May 16, 2008
Janice Caron wrote:
> On 16/05/2008, BCS <ao@pathlink.com> wrote:
>>>> Bools are bytes, while ints are 4 bytes, so sometimes ints are
>>>> managed faster.
>>>>
>>> So why not just make bool a 4-byte value?  Using an integer to
>>> represent a boolean operation is just silly.
>>  Or pad them to 4 bytes where you can (local variable).
> 
> Honestly, I think I would be happy with a four-byte bool, in almost
> all circumstances.
> 
> For those rare cases where space is an issue, there could be a second
> type, bool8, implicitly castable to and from bool, but you wouldn't
> use that by default; you'd only use it in structs where you needed to
> pack stuff tight.

Instead of having a separate type, why not just use a (u)byte in those cases?

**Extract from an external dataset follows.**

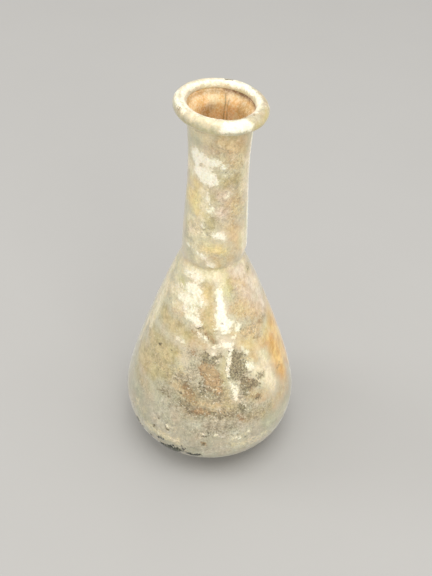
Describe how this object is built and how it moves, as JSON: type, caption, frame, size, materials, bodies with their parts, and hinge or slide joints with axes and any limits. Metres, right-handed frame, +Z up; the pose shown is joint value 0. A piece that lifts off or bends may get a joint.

That's gotta be rarer than the cases where you'd want to use an int for a bool, so while it's the same problem, the incidence of the problem is reduced while not adding yet another data type that may be unclear for new users
May 16, 2008
On 16/05/2008, Robert Fraser <fraserofthenight@gmail.com> wrote:
>  Instead of having a separate type, why not just use a (u)byte in those
> cases? That's gotta be rarer than the cases where you'd want to use an int
> for a bool, so while it's the same problem, the incidence of the problem is
> reduced

Fair enough.

OK, let's just keep it simple. Let bools be int-sized, and let opEquals return bool.
May 16, 2008
Janice Caron schrieb:

> OK, let's just keep it simple. Let bools be int-sized, and let
> opEquals return bool.

Hehe, changing the size of an existing integral type. That is going to be fun :)

However, i really think opEquals should be bool. int as return type is ugly and simply feels wrong.